■ Dataset section
──────
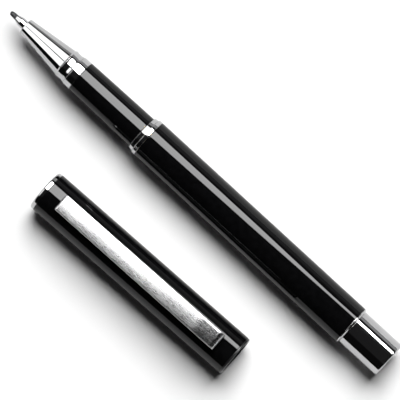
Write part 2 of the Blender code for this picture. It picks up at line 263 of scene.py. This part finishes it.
def clip_chrome():
    """Chrome over rolled strip: soft and wavy, with a painted dark reflection, stippled, before
    the tip.
    """
    finish = Finish("clip_chrome", Metallic=1.0, IOR=2.5)
    clouds = finish.noise(110.0, 1.0, (0.35, 1.0, 1.0))
    grain = finish.noise(1400.0, 4.0, (0.25, 2.0, 2.0), 0.7)
    specks = finish.noise(3600.0, 4.0)
    edge = finish.noise(420.0, 2.0)
    # Where the dark reflection before the tip is painted on
    patch = finish.patch(clip_axis, start=(41.0, 43.6), end=(47.9, 48.3), side=(1.65, 2.0),
                         edge=edge, ragged=2.4)
    colour = finish.blend(finish.spread(clouds, 0.0, 1.0), (0.50, 0.50, 0.505),
                          (0.66, 0.66, 0.66))
    # The painted dark reflection: near-black specks on grey
    painted_dark_reflection = finish.blend(finish.spread(specks, 0.0, 1.0), (0.012, 0.012, 0.013),
                           (0.22, 0.22, 0.22))
    colour = finish.blend(patch, colour, painted_dark_reflection)
    roughness = finish.spread(grain, 0.25, 0.30)
    wavy = finish.relief(clouds, 0.00010)
    normal = finish.relief(finish.calculate("MULTIPLY", patch, specks), 0.00003, wavy)
    return finish.feed(Base_Color=colour, Roughness=roughness, Normal=normal)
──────
■ Problem description
Your task is to reproduce the whole listing exactly.

■ Output below
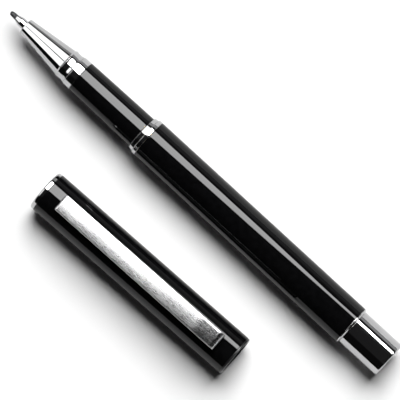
Write part 2 of the Blender code for this picture. It picks up at line 263 of scene.py. This part finishes it.
def clip_chrome():
    """Chrome over rolled strip: soft and wavy, with a painted dark reflection, stippled, before
    the tip.
    """
    finish = Finish("clip_chrome", Metallic=1.0, IOR=2.5)
    clouds = finish.noise(110.0, 1.0, (0.35, 1.0, 1.0))
    grain = finish.noise(1400.0, 4.0, (0.25, 2.0, 2.0), 0.7)
    specks = finish.noise(3600.0, 4.0)
    edge = finish.noise(420.0, 2.0)
    # Where the dark reflection before the tip is painted on
    patch = finish.patch(clip_axis, start=(41.0, 43.6), end=(47.9, 48.3), side=(1.65, 2.0),
                         edge=edge, ragged=2.4)
    colour = finish.blend(finish.spread(clouds, 0.0, 1.0), (0.50, 0.50, 0.505),
                          (0.66, 0.66, 0.66))
    # The painted dark reflection: near-black specks on grey
    painted_dark_reflection = finish.blend(finish.spread(specks, 0.0, 1.0), (0.012, 0.012, 0.013),
                           (0.22, 0.22, 0.22))
    colour = finish.blend(patch, colour, painted_dark_reflection)
    roughness = finish.spread(grain, 0.25, 0.30)
    wavy = finish.relief(clouds, 0.00010)
    normal = finish.relief(finish.calculate("MULTIPLY", patch, specks), 0.00003, wavy)
    return finish.feed(Base_Color=colour, Roughness=roughness, Normal=normal)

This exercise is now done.